Geothermal energy, though often overlooked in the broader clean energy conversation, also plays a strategic role in the portfolio. Calpine Corporation’s Geysers geothermal complex in California offers renewable baseload generation that can complement Constellation Energy’s clean energy mix, while adding geographic and resource diversity to its operations.
What institutional sentiment is emerging as the transaction nears completion?
Institutional investors have largely welcomed the acquisition, viewing it as a move that aligns with the longer-term structural transformation of the U.S. power sector. Constellation Energy’s stock has risen nearly 35 percent year-to-date, driven by strong earnings, favorable nuclear margins, and anticipation of accretive benefits from the Calpine Corporation deal.
Following the DOJ clearance announcement, analysts tracking Constellation Energy’s equity noted that the company is now poised to become the most diversified and capable power generator in the deregulated U.S. market. While the required divestitures represent short-term dislocation, most institutional observers see the net impact as strongly positive, especially given that Constellation Energy expects to use proceeds from the asset sales to strengthen its balance sheet or reinvest in high-return grid modernization initiatives.
Several buy-side firms increased their stake in Constellation Energy during Q4 2025, anticipating a favorable integration period and improved earnings visibility in 2026. With power demand from artificial intelligence data centers, industrial electrification, and electrified transport expected to rise substantially in the coming decade, Constellation Energy’s dual-focus strategy—balancing clean nuclear with flexible gas—has struck a chord with institutional allocators.
How does this deal reshape competition in U.S. wholesale and retail electricity markets?

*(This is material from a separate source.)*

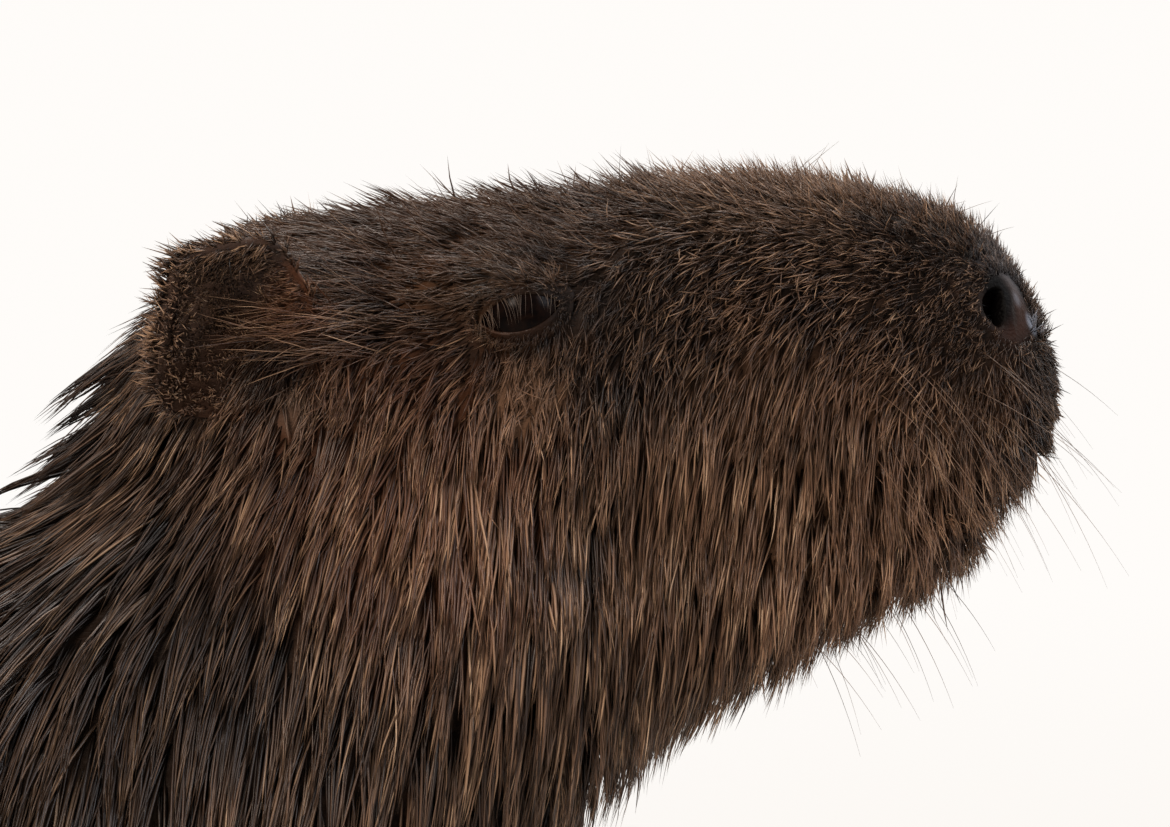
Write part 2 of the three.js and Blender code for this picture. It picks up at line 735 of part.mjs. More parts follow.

The Constellation Energy–Calpine Corporation merger is set to reshape U.S. competition across both wholesale power generation and retail electricity supply. On the wholesale side, the merged entity will operate across nearly every major competitive power market in the country, offering unmatched optionality in generation dispatch, hedging, and reliability services.
On the retail side, Constellation Energy will emerge as a formidable challenger to incumbent utilities and independent retail electric providers. With access to a broader fleet of generation assets and deeper market intelligence, Constellation Energy will be better equipped to offer customized energy solutions to commercial, industrial, and public-sector clients—ranging from long-term power purchase agreements to real-time load management and carbon-free commitments.
Market observers believe the merger could trigger a new wave of consolidation among regional players and retail providers. With grid constraints growing and load volatility rising, the ability to control generation assets while offering price stability may increasingly become a competitive advantage in deregulated markets like Texas, Illinois, and California.
Some state regulators have indicated they will continue monitoring the impact of this merger on retail competition and consumer pricing. Constellation Energy has reaffirmed its intention to maintain competitive integrity and deliver value to customers across its footprint.
What are the next steps and strategic priorities following regulatory clearance?
With DOJ clearance secured and all regulatory approvals in place, Constellation Energy will now move to close the Calpine Corporation acquisition. The only remaining step is court approval of the DOJ consent decree, after which the transaction is expected to formally close before the end of December 2025.
Looking ahead, Constellation Energy’s leadership has identified three near-term priorities: ensuring a smooth operational integration of Calpine Corporation assets, completing the divestitures as required, and unlocking early commercial synergies in energy trading, load balancing, and retail services.
In parallel, Constellation Energy is expected to accelerate investments in grid resiliency, digital infrastructure, and advanced analytics to optimize the use of its expanded generation portfolio. The company may also explore selective investment in utility-scale storage and carbon capture technologies to future-proof its position in an evolving regulatory landscape.
Market participants will be closely watching how effectively Constellation Energy executes on these goals, particularly in the context of volatile gas markets, increasing transmission congestion, and elevated demand from digital infrastructure projects.
What are the key takeaways from Constellation Energy’s settlement and Calpine acquisition?
- Constellation Energy has received Department of Justice clearance to proceed with its $16.5 billion acquisition of Calpine Corporation, following a settlement agreement requiring multiple asset divestitures.
- To resolve competition concerns in the PJM and ERCOT regions, Constellation Energy will divest seven power plants, including York 2 in Pennsylvania and the Jack Fusco and Gregory facilities in Texas.
- The merger creates the largest diversified competitive power supplier in the United States, blending carbon-free nuclear with natural gas and geothermal generation capacity.
- The deal adds over 26,000 megawatts of generation from Calpine Corporation to Constellation Energy’s existing clean energy fleet, expanding operational flexibility and geographic reach.
- Regulatory approvals were secured from FERC, the New York Public Service Commission, and the Texas Public Utility Commission earlier in 2025, with DOJ clearance marking the final hurdle.
- Analysts view the merger as structurally positive, citing enhanced generation optionality, deeper retail penetration, and grid reliability benefits amid surging national electricity demand.
- Institutional investors have increased exposure to Constellation Energy stock in anticipation of earnings upside, retail expansion, and strategic synergies.
- The transaction is expected to close by year-end, pending final court approval of the DOJ consent decree and timely completion of asset divestitures.
- Constellation Energy’s near-term focus includes smooth operational integration, sale of divested assets, and capturing early benefits across wholesale and retail energy markets.
- The deal is widely seen as a bellwether for U.S. utility-sector consolidation, balancing decarbonization with energy security in a grid-constrained environment.